When politics invades the behaviour of judges, something often goes horribly wrong. In a democracy, the high command of the executive (mostly politicians) invade and even gobble up the judicial branch. The acquiescence of the legislature follows naturally. Authoritarianism becomes a ready temptation. In these parts, nothing touched by politics remains the same. Worse still, anything embraced by politicians gets terminally deformed. This is the terminal risk that the Presidential election Tribunal ran earlier in the week. In stepping beyond law towards ultimate politics, the Tribunal may have usurped the role of the Supreme Court as the ultimate guarantor of the state according to constitution as the final law of the land.

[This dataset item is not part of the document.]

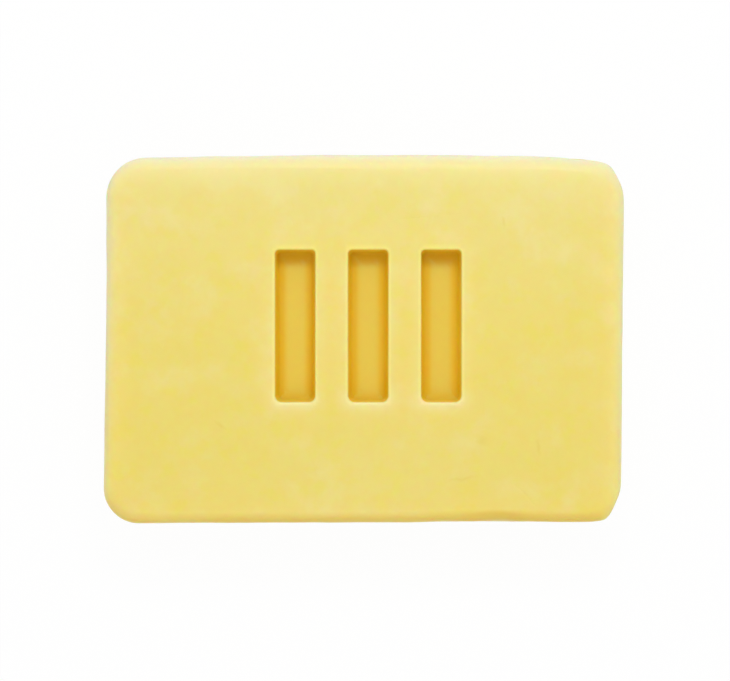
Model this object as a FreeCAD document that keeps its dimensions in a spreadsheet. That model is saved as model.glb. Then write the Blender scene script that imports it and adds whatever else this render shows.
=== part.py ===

As the haze over the Presidential Election Petitions Tribunal (PEPT) clears in favor of the incumbent, fewer Nigerians now look up to the Supreme Court to make any difference in outcomes. Nigeria’s murky gangster politics seems to have prevailed once again even as the public reservation lingers that Mr. Tinubu’s mandate is based on a flawed election.
In the ensuing months, most Nigerians are more likely to be concerned about where the next meal will come from rather than what the next presidential election holds in store. In this regard, Mr. Tinubu and his team have their task now better defined by that sea of wigs and gowns at the Tribunal.